History of the Depot

Marketing Los Guilicos


Doug Offenbacher

If you’ve been following these columns, you’re aware that Kenwood was originally Los Guilicos and was a residential development of the Central Pacific Railroad Company, one of many such commercial ventures up and down the state. The fact of Central Pacific ownership and control was neatly tucked away under layers of subordinate corporations with less contentious identities, The Sonoma County Land and Improvement Company being one. The ranks of these subservient companies were usually staffed by locally known and respected businessmen but the top position was typically a hand-picked representative of Charles Crocker. In the case of Los Guilicos, that person was N.W. Griswold. Crocker’s strategies were shrewd if not brilliant in that they allowed him control over a myriad of projects each of which appeared to be locally inspired thereby avoiding the instant resistance his reputation, and that of Central Pacific, would have engendered.
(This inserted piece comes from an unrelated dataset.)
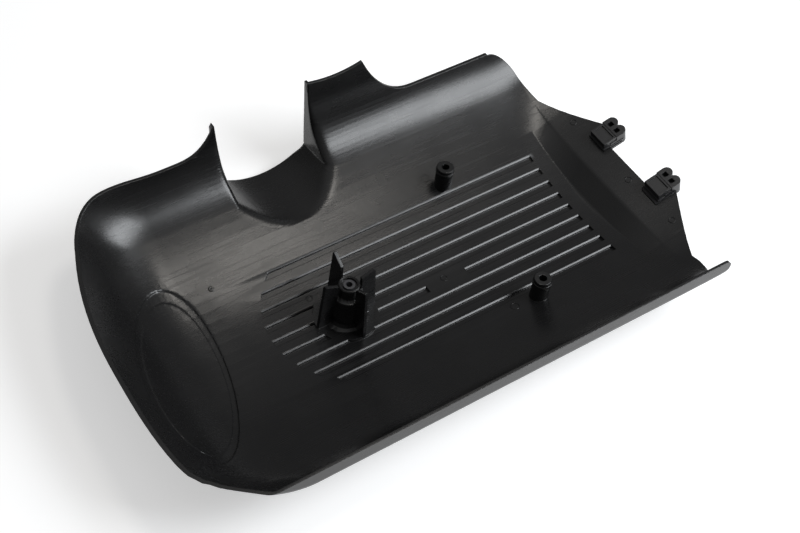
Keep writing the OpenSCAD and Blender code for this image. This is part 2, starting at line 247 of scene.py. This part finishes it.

The nineteenth century marketing of these new “communities” is an interesting study. Strikingly similar to a modern campaign, the advantage of retrospect provides us a better understanding of how and why our Sonoma Valley community was conceived and why it has survived despite having been a commercial failure all those years ago.

The building of the Santa Rosa & Carquinez Railroad by Mark McDonald, a Santa Rosa local but also a Crocker insider, opened the door to the development potential of Sonoma Valley. As evidenced in the ad (at right), Sonoma Valley was highly regarded for its bucolic appeal and agricultural promise. Where better for the wealthy of San Francisco to invest in a weekend get-away, a mere two and a half hours away by train?
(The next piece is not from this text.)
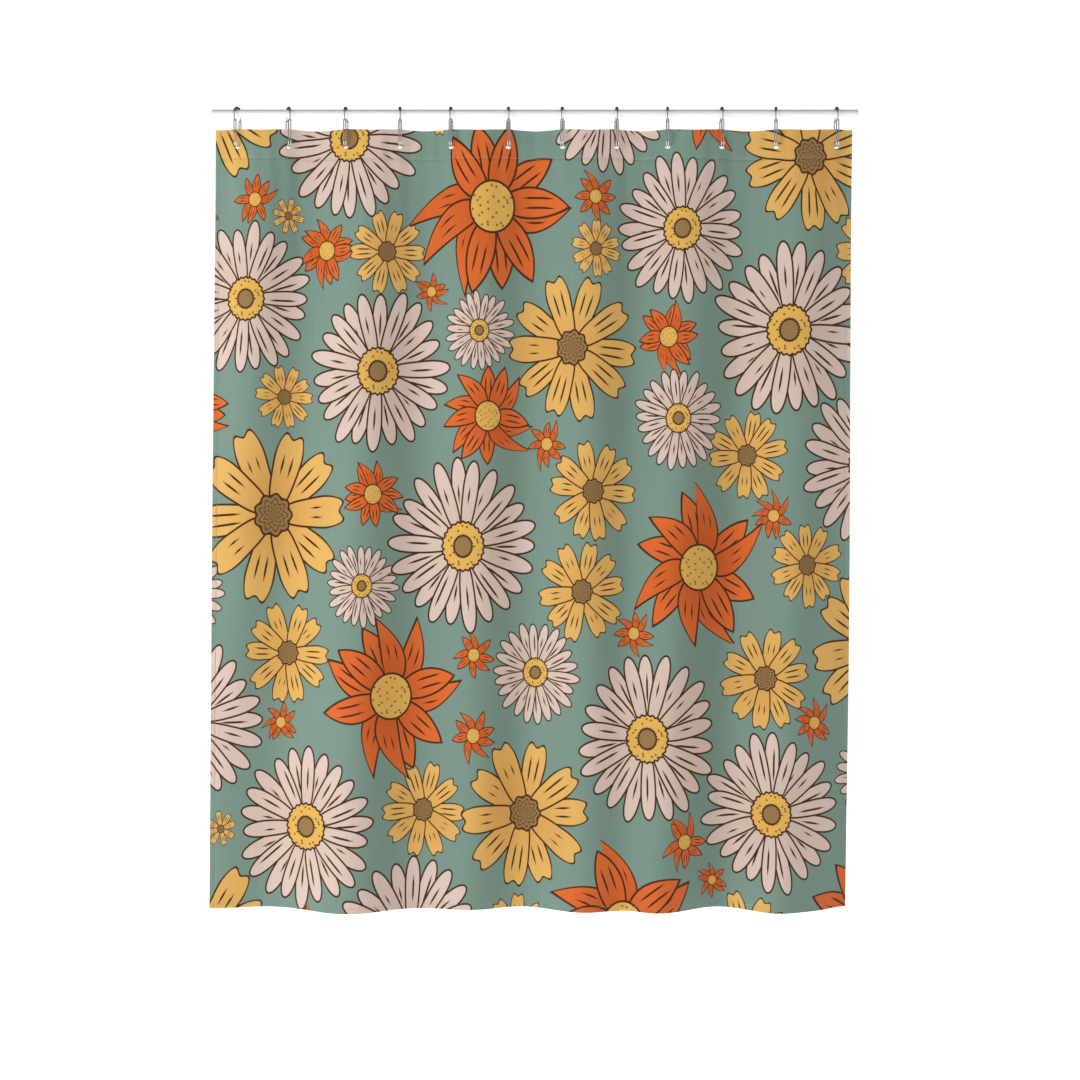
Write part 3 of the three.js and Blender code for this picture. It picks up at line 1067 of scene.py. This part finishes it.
def chromeMaterial(name):
    roughness = chromeLook["roughness"]
    metallic = chromeLook["metal"][name]
    material, tree, shader = newMaterial(name + "Chrome", chromeLook[name], roughness, metallic)
    relief = reliefAt(tree, 900.0)
    worn = calc(tree, "MULTIPLY_ADD", relief["Mask"], chromeLook["scuffed"] * 0.4, roughness * 0.6)
    tree.links.new(worn, shader.inputs["Roughness"])
    return material


def arcPoints(centreY, centreZ, reachY, reachZ, fromAngle, toAngle, count):
    points = []
    for k in range(count + 1):
        angle = fromAngle + (toAngle - fromAngle) * k / count
        points.append((0, centreY + reachY * math.cos(angle), centreZ + reachZ * math.sin(angle)))
    return points


def archPath():
    curl = arcPoints(-legDepth, barHeight, catchOffset, catchOffset, 0, -math.pi, 14)
    over = arcPoints(0, 0, archDepth, archHeight, math.pi, 0, 40)
    lastCurl = arcPoints(legDepth, barHeight, catchOffset, catchOffset, 0, -math.pi, 14)
    return curl + over + lastCurl


def linkPath():
    half, corner = hookSizes["linkHalfWidth"], hookSizes["shoulderRadius"]
    bendCentre = legDepth - hookSizes["linkBottom"]
    points = []
    for side, face in ((1, 1), (-1, -1)):
        for k in range(31):
            angle = math.pi * k / 30
            y = -face * legDepth * math.cos(angle)
            points.append((side * half, y, bendCentre - legDepth * math.sin(angle)))
        for sweep in (0, 1):
            for k in range(7):
                angle = math.pi / 2 * (k / 6 + sweep)
                x = corner * math.cos(angle) + (half - corner) * (1 if sweep == 0 else -1)
                z = barHeight - corner + corner * math.sin(angle)
                points.append((side * x, face * legDepth, z))
    return points


def bentWire(name, path, radius, closed):
    curve = bpy.data.curves.new(name, "CURVE")
    curve.dimensions = "3D"
    curve.bevel_depth = radius
    curve.bevel_resolution = 3
    curve.use_fill_caps = True
    line = curve.splines.new("POLY")
    line.points.add(len(path) - 1)
    for point, place in zip(line.points, path):
        point.co = (*place, 1)
    line.use_cyclic_u = closed
    holder = bpy.data.objects.new(name, curve)
    bpy.context.collection.objects.link(holder)
    ready = holder.evaluated_get(bpy.context.evaluated_depsgraph_get())
    mesh = bpy.data.meshes.new_from_object(ready)
    bpy.data.objects.remove(holder)
    smoothMesh(mesh, 50)
    return mesh


def beadMesh():
    # barrel-like rollers threaded along the arch
    points, faces = [], []
    rings, sides = 13, 24
    cut = hookSizes["barrelCut"]
    mean = (archHeight + archDepth) / 2
    for bead in range(hookSizes["beadCount"]):
        offset = (bead - (hookSizes["beadCount"] - 1) / 2) * hookSizes["beadPitch"] / mean
        angle = math.pi / 2 + offset
        centre = Vector((0, archDepth * math.cos(angle), archHeight * math.sin(angle)))
        along = Vector((0, -archDepth * math.sin(angle), archHeight * math.cos(angle))).normalized()
        outward = Vector((0, along.z, -along.y))
        first = len(points)
        for ring in range(rings):
            polar = math.pi * (cut + (1 - 2 * cut) * ring / (rings - 1))
            shift = hookSizes["beadRadius"] * math.cos(polar)
            size = hookSizes["beadRadius"] * math.sin(polar) ** 0.8
            for k in range(sides):
                spin = 2 * math.pi * k / sides
                spoke = Vector((math.cos(spin), 0, 0)) + outward * math.sin(spin)
                points.append(centre + along * shift + spoke * size)
        faces += barrelFaces(first, rings, sides)
    mesh = newMesh("rollerBeads", points, faces)
    smoothMesh(mesh, 50)
    return mesh


def hookTurn(number):
    arch = vertexArray("hook_arch_" + number)
    place = (arch.min(axis=0) + arch.max(axis=0)) / 2
    direction = np.linalg.eigh(np.cov((arch - place)[:, :2].T))[1][:, 1]
    if direction[1] < 0:
        direction = -direction
    return place[0], math.atan2(-direction[0], direction[1])


def placedCopy(name, mesh, x, turn):
    copy = mesh.copy()
    flat = np.empty(len(copy.vertices) * 3)
    copy.vertices.foreach_get("co", flat)
    place = flat.reshape(-1, 3)
    across, back = turnedPlace(place[:, 0], place[:, 1], turn)
    copy.vertices.foreach_set("co", np.stack([x + across, back, place[:, 2]], axis=1).ravel())
    copy.update()
    return addObject(name, copy, [])


hookPieces = {
    "arch": (bentWire("arch", archPath(), hookSizes["wireRadius"], False), "hook_wire"),
    "beads": (beadMesh(), "roller_beads"),
    "link": (bentWire("link", linkPath(), hookSizes["linkRadius"], True), "hook_link"),
}
for label, (mesh, slotName) in hookPieces.items():
    mesh.materials.clear()
    mesh.materials.append(chromeMaterial(label))

for number, centre, turn in zip(hookNumbers, eyeletCentres, eyeletTurns):
    hookX, yaw = hookTurn(number)
    body = "hook_" + number
    for label, (mesh, slotName) in hookPieces.items():
        piece = placedCopy(label + number, mesh, hookX, yaw)
        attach(piece, body)
        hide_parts(f"hook_{label}_{number}")
    ring = whippedEyelet(number, centre, turn)
    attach(ring, body)
    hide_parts("eyelet_" + number)
print("hooks hung:", len(hookNumbers))

# Rod and its end plugs

rodLook = {"tint": tint(240, 240, 243), "roughness": 0.42, "wall": 0.0012, "sides": 96}
plugLook = {"tint": tint(233, 233, 236), "roughness": 0.48, "chamfer": 0.0005}


def turnedAlongX(name, profile, material, sides):
    # profile is a closed run of (x, radius) points; points on the axis close the ends
    points, faces = [], []
    for x, radius in profile:
        for k in range(sides):
            angle = 2 * math.pi * k / sides
            points.append((x, radius * math.cos(angle), radius * math.sin(angle)))
    for n in range(len(profile)):
        following = (n + 1) % len(profile)
        if profile[n][1] == 0 and profile[following][1] == 0:
            continue
        for k in range(sides):
            m = (k + 1) % sides
            faces.append((n * sides + k, n * sides + m, following * sides + m, following * sides + k))
    mesh = newMesh(name, points, faces)
    mesh.validate()
    thing = addObject(name, mesh, [material])
    weld = thing.modifiers.new("weld", "WELD")
    weld.merge_threshold = 0.00001
    ready = thing.evaluated_get(bpy.context.evaluated_depsgraph_get())
    thing.data = bpy.data.meshes.new_from_object(ready)
    thing.modifiers.clear()
    smoothMesh(thing.data, 35)
    return thing


def coatMaterial(name, look, scale, coat):
    material, tree, shader = newMaterial(name, look["tint"], look["roughness"])
    relief = reliefAt(tree, scale)
    addBump(tree, shader, relief["Height"], 0.0001, 0.15)
    rough = calc(tree, "MULTIPLY_ADD", relief["Mask"], 0.12, look["roughness"] - 0.06)
    tree.links.new(rough, shader.inputs["Roughness"])
    shader.inputs["Coat Weight"].default_value = coat
    return material


rodCoat = coatMaterial("rodCoat", rodLook, 700.0, 0.25)
plugPlastic = coatMaterial("plugPlastic", plugLook, 1200.0, 0.0)
rodPoints = vertexArray("rod_tube")
rodRadius = rodPoints[:, 2].max()
rodLeft, rodRight = rodPoints[:, 0].min(), rodPoints[:, 0].max()
rodInner = rodRadius - rodLook["wall"]
rodProfile = [(rodLeft, rodRadius), (rodRight, rodRadius), (rodRight, rodInner), (rodLeft, rodInner)]
rodTube = turnedAlongX("rodTube", rodProfile, rodCoat, rodLook["sides"])
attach(rodTube, "rod")
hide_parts("rod_tube")

for side, word in ((-1, "left"), (1, "right")):
    plugPoints = vertexArray("end_plug_" + word)
    xs = plugPoints[:, 0] * side
    outer, inner = xs.max(), xs.min()
    flange = outer - rodRight - hookSizes["fitGap"]
    chamfer = plugLook["chamfer"]
    spigot = rodInner - hookSizes["fitGap"]
    profile = [
        (inner, 0), (inner, spigot - chamfer), (inner + chamfer, spigot), (outer - flange, spigot),
        (outer - flange, rodRadius), (outer - chamfer, rodRadius), (outer, rodRadius - chamfer), (outer, 0),
    ]
    profile = [(side * x, radius) for x, radius in profile]
    plug = turnedAlongX("endPlug" + word.capitalize(), profile, plugPlastic, rodLook["sides"])
    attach(plug, "rod")
    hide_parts("end_plug_" + word)
print("rod fitted")

# The cloth's pieces ride the curtain

clothPieces = [
    (panel, "curtain_panel", "printed_cloth"),
    (topHem, "top_hem", "hem_cloth"),
    (footHem, "bottom_hem", "hem_cloth"),
    (leftHem, "side_hem_left", "hem_cloth"),
    (rightHem, "side_hem_right", "hem_cloth"),
    (seamThread, None, "eyelet_thread"),
]
for piece, node, slotName in clothPieces:
    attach(piece, "curtain")
    if node:
        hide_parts(node)
    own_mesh(piece)

# Floor

floorMaterial, floorTree, floorShader = newMaterial("paleFloor", (0.93, 0.93, 0.93, 1), 0.9)
floorShader.inputs["Emission Color"].default_value = (1, 1, 1, 1)
floorShader.inputs["Emission Strength"].default_value = studio["floorGlow"]
floorHalf = studio["floorSize"] / 2
floorZ = clothFoot - studio["floorDrop"]
floorSides = ((-1, -1), (1, -1), (1, 1), (-1, 1))
floorCorners = [(side * floorHalf, depth * floorHalf, floorZ) for side, depth in floorSides]
floor = addObject("floor", newMesh("floor", floorCorners, [(0, 1, 2, 3)]), [floorMaterial])
print("stage set")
You should find the adjoining ad (Daily Alta California, 28 Aug. 1887) to be entertaining as well as informative for the descriptions of the valley in 1887. Clearly this was the wilds, complete with running trout streams, hot and cold springs and the ever-popular sunny hillsides. And all this could be yours for a “small outlay.”  Reading further you find that your inquiry was to be directed to Easton, Eldridge & Co. or The Sonoma County Land & Improvement Company, both with San Francisco addresses.
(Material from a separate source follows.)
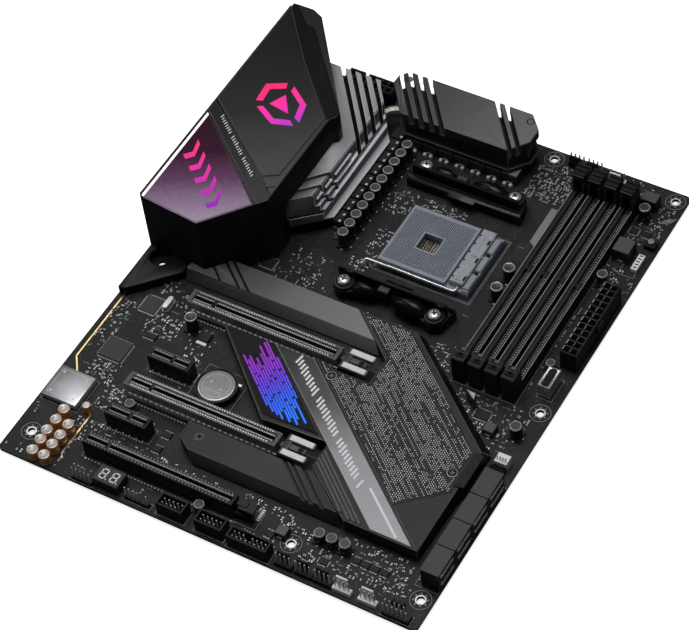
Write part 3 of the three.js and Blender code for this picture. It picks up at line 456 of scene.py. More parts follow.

Easton, Eldridge & Co. at 615 Market Street, was an impressive firm well known for the creative subdividing and marketing of choice properties from San Francisco to San Diego. The firm became the general real estate agents for all Central Pacific and Southern Pacific California holdings. Wendell Easton is best known for developing San Diego’s La Jolla Park and the Sunset District in San Francisco.

The Sonoma County Land & Improvement Company was, of course, an arm of Central Pacific, N. W. Griswold, president. Reading the understandably very small print you find his office was in the quarters of the Celery, Beef and Iron Extract Company, a “procoction that creates cheer without inebriation.” This was apparently another of Griswold’s creative attempts at wealth-building that ended with an embarrassing episode involving the sheriff, some confiscated office furniture and a misappropriated vault. Another story sometime – but probably not.